MuKEA-TCP: A Mutant Kill-based Local Search Augmented Evolutionary Algorithm Approach for Test Case Prioritization

Abstract

The test case prioritization (TCP) problem is defined as determining an execution order of test cases so that important tests are executed early. Different metrics have been proposed to measure importance of test cases. While coverage and fault-detection based measures have benefits and have been used in a lot of studies, mutation kill-based measures have emerged in TCP recently, since they have benefits addressing issues with other approaches. Moreover, in the TCP problem, finding the optimal solution has a complexity of the factorial of the number of test cases, making meta-heuristic algorithms a highly suitable approach.
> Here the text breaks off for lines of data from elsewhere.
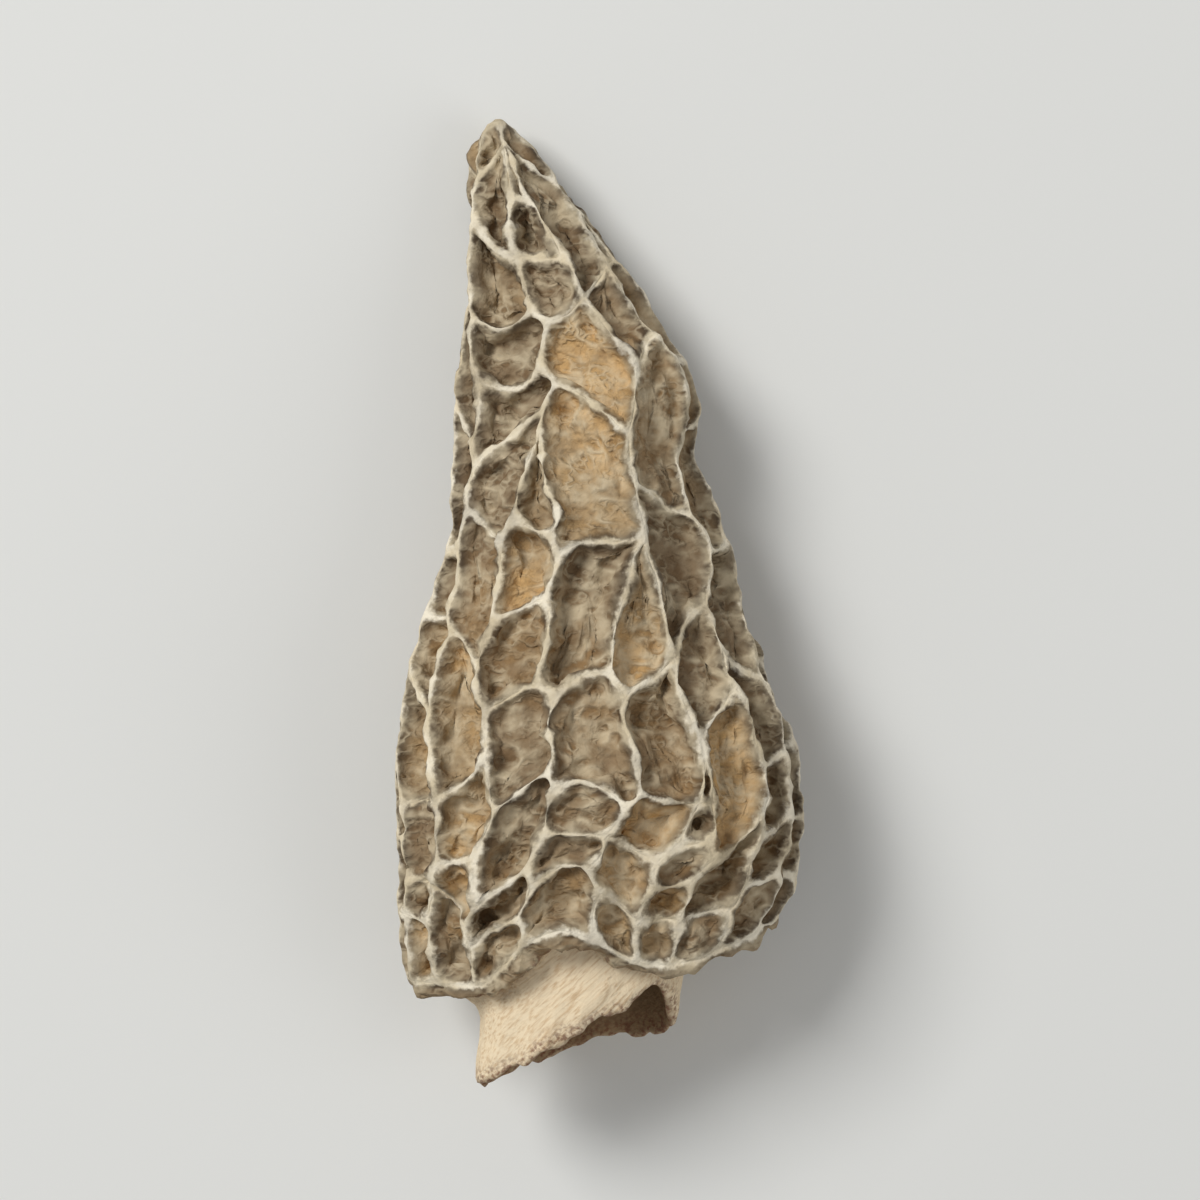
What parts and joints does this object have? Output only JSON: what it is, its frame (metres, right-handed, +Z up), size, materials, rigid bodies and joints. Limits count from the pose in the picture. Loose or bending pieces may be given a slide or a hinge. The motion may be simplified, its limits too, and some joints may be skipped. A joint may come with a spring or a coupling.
{
  "type": "dried morel mushroom",
  "caption": "Hollow, flattened dried morel lying on its side: long tapering cap with a raised net of ribs round deep pits, open torn stem stump.",
  "frame": {"origin": "centre of the bounding box, on the surface it lies on", "axes": "+Y along the mushroom towards its tip, +Z up from the side it lies on"},
  "size_m": [0.0246, 0.0588, 0.0155],
  "materials": {
    "flesh": "matte"
  },
  "bodies": {
    "root": {"morel": "flesh"}
  },
  "joints": []
}
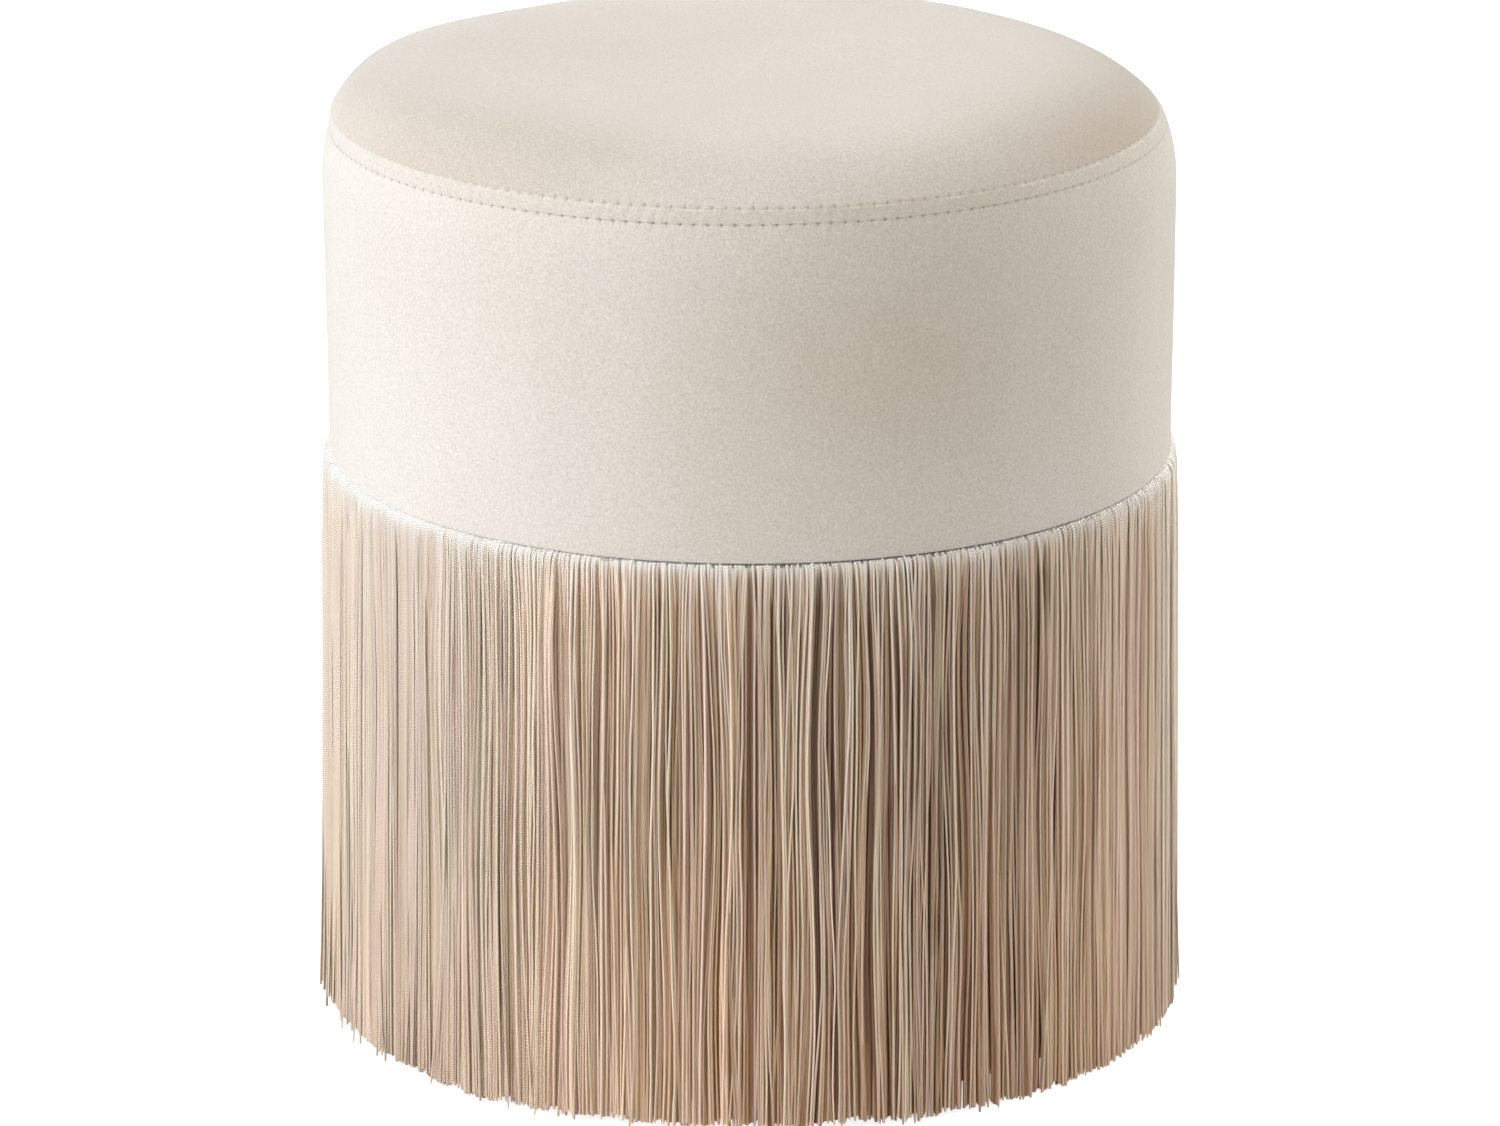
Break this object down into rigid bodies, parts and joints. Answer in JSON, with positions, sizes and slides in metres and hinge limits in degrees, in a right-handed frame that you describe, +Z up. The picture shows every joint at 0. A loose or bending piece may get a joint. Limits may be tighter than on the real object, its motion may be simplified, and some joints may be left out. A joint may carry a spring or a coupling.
{
  "type": "tuffet",
  "caption": "Round velvet tuffet with a crowned seat, a top-stitched shoulder, a smooth side band and a deep corded fringe that hangs to just above the floor.",
  "frame": {"origin": "on the floor, under the middle of the tuffet", "axes": "+Z up through the middle of the seat; -Y is the front, as the picture shows it; +X is to the right seen from the front"},
  "size_m": [0.3906, 0.3906, 0.435],
  "materials": {
    "velvet": "pale greige velvet with a soft sheen",
    "fringe": "twisted cord, beige to tan, silky",
    "lining": "plain woven, matte",
    "foam": "open-cell upholstery foam",
    "wadding": "fluffy polyester wadding",
    "dust_cover": "black non-woven",
    "plywood": "raw plywood",
    "pine": "raw planed pine",
    "hardboard": "raw hardboard, smooth face out",
    "plastic": "black, fine texture",
    "zinc_plated_steel": "bright zinc plate"
  },
  "bodies": {
    "root": {"velvet_top_panel": "velvet", "velvet_seam_strip": "velvet", "velvet_side_band": "velvet", "seat_wadding": "wadding", "seat_foam": "foam", "side_padding": "foam", "drum_wall": "hardboard", "seat_board": "plywood", "base_board": "plywood", "middle_hoop": "plywood", "post_1": "pine", "post_2": "pine", "post_3": "pine", "post_4": "pine", "post_5": "pine", "post_6": "pine", "seat_board_screw_1": "zinc_plated_steel", "seat_board_screw_2": "zinc_plated_steel", "seat_board_screw_3": "zinc_plated_steel", "seat_board_screw_4": "zinc_plated_steel", "seat_board_screw_5": "zinc_plated_steel", "seat_board_screw_6": "zinc_plated_steel", "base_board_screw_1": "zinc_plated_steel", "base_board_screw_2": "zinc_plated_steel", "base_board_screw_3": "zinc_plated_steel", "base_board_screw_4": "zinc_plated_steel", "base_board_screw_5": "zinc_plated_steel", "base_board_screw_6": "zinc_plated_steel", "side_lining": "lining", "dust_cover": "dust_cover", "glide_1": "plastic", "glide_2": "plastic", "glide_3": "plastic", "glide_4": "plastic", "glide_screw_1": "zinc_plated_steel", "glide_screw_2": "zinc_plated_steel", "glide_screw_3": "zinc_plated_steel", "glide_screw_4": "zinc_plated_steel", "fringe_front": "fringe", "fringe_right": "fringe", "fringe_back": "fringe", "fringe_left": "fringe"}
  },
  "joints": []
}
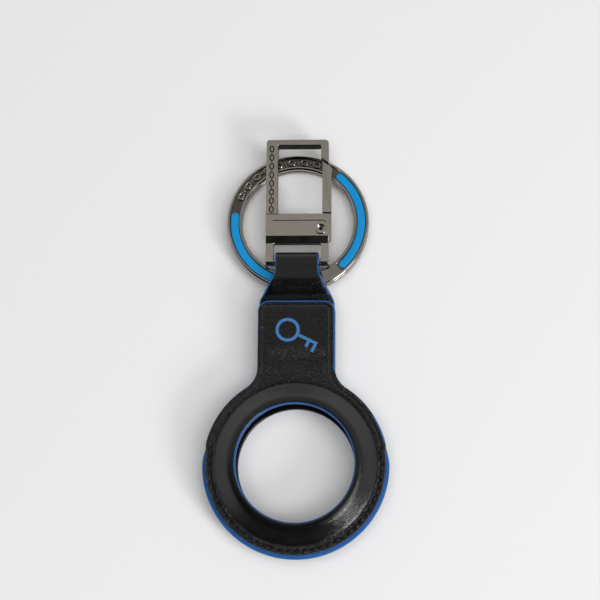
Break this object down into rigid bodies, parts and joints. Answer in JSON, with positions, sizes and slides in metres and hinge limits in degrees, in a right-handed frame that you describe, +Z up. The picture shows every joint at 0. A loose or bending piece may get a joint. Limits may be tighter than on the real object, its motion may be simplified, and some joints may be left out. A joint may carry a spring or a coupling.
{
  "type": "tracker tag key holder",
  "caption": "Ring-shaped leather pocket for a coin-size tracker tag, with a peel-open flap, a folded strap, a gated snap hook and a flat split ring with blue inlays.",
  "frame": {"origin": "under the middle of the whole holder, on the table that it lies on", "axes": "+Z up out of the front face, +Y from the round tag pocket to the hook's tip, +X to the right seen from the front"},
  "size_m": [0.0418, 0.0968, 0.0096],
  "materials": {
    "leather": "fine-grained black leather with a soft gloss and blue painted edges",
    "welt": "blue painted leather edge",
    "thread": "waxed black thread",
    "magnet": "nickel plated",
    "hook_metal": "satin dark nickel plate on a zinc casting",
    "spring_steel": "drawn spring wire",
    "ring_metal": "polished dark nickel plate on steel",
    "enamel": "blue enamel"
  },
  "bodies": {
    "holder": {"back_panel": "leather", "front_panel": "leather", "rim_welt": "welt", "front_stitching": "thread", "back_stitching": "thread", "strap_tail": "leather", "tail_stitching": "thread", "neck_stitching": "thread", "tail_magnet": "magnet"},
    "flap": {"front_flap": "leather", "flap_magnet": "magnet"},
    "strap": {"strap_loop": "leather"},
    "hook": {"hook_frame": "hook_metal", "gate_pin": "hook_metal", "gate_spring": "spring_steel"},
    "gate": {"hook_gate": "hook_metal"},
    "ring": {"key_ring": "ring_metal", "ring_inlay_left": "enamel", "ring_inlay_right": "enamel"}
  },
  "joints": [
    {"name": "flap_open", "type": "hinge", "parent": "holder", "child": "flap", "pos_m": [0, -0.02293, 0.0096], "axis": [1, 0, 0], "range_deg": [0, 60]},
    {"name": "strap_flex", "type": "hinge", "parent": "holder", "child": "strap", "pos_m": [0, 0.01077, 0.00408], "axis": [1, 0, 0], "range_deg": [-45, 30]},
    {"name": "hook_swing", "type": "hinge", "parent": "strap", "child": "hook", "pos_m": [0, 0.01932, 0.00533], "axis": [1, 0, 0], "range_deg": [0, 120]},
    {"name": "gate_open", "type": "hinge", "parent": "hook", "child": "gate", "pos_m": [0.00545, 0.02683, 0.00533], "axis": [0, 0, 1], "range_deg": [0, 22], "stiffness_Nm_per_rad": 0.01, "springref_deg": -45.84, "deforming": ["gate_spring"]},
    {"name": "ring_turn", "type": "hinge", "parent": "strap", "child": "ring", "pos_m": [0, 0.02937, 0.00242], "axis": [0, 0.0593, 0.9982], "continuous": true}
  ]
}
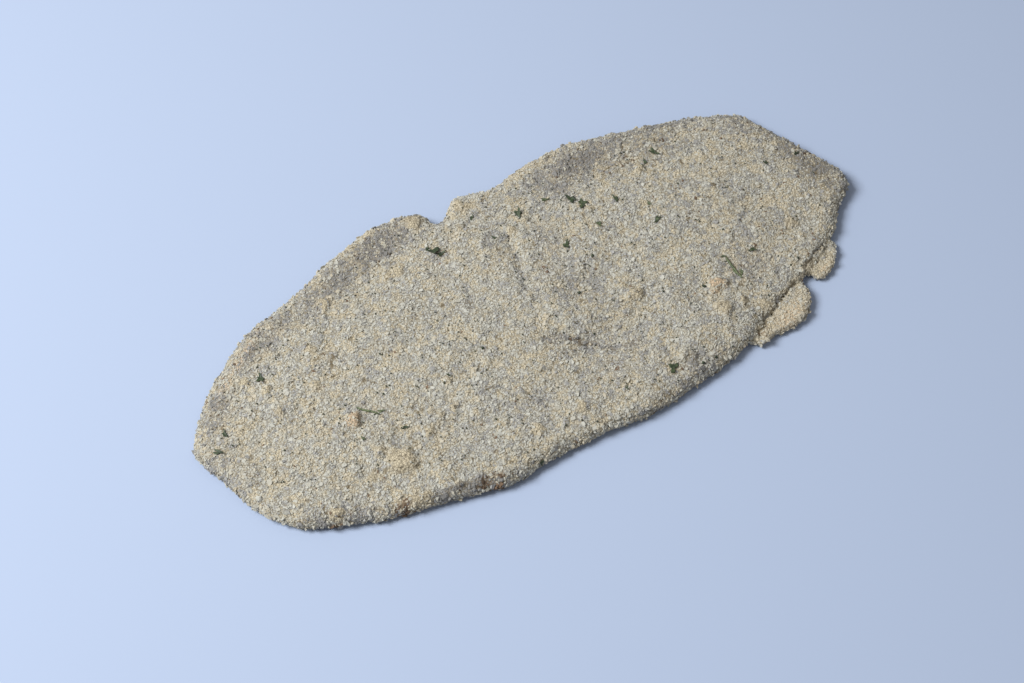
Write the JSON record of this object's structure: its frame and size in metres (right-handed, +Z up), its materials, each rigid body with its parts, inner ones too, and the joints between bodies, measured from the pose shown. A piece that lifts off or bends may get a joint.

In this study, we propose an end-to-end pipeline for TCP, Mutation Kill-based Evolutionary Algorithm (MuKEA-TCP), which allows users to have fast and efficient TCP results from existing source code, or directly from the mutant kill report of a system, without the need for any coverage information or real faults. An evolutionary algorithm utilizing Average Percentage Mutant Killed (APMK) as the objective function augmented with a local search procedure enhancing is used in MuKEA-TCP. We performed our case study on five open-source Java projects, in which we compared the APMK values of the final TCP results of some well-known greedy algorithms, and MuKEA-TCP using different initialization methods. Our results have shown that providing additional method as an initial input to the proposed augmented evolutionary algorithm has improved the results and outperformed other methods for our case study. Findings of this study have shown that using an evolutionary algorithm augmented with local search with mutation kill-based APMK as the objective function enhances the commonly used greedy prioritization methods, with a minor execution time trade-off.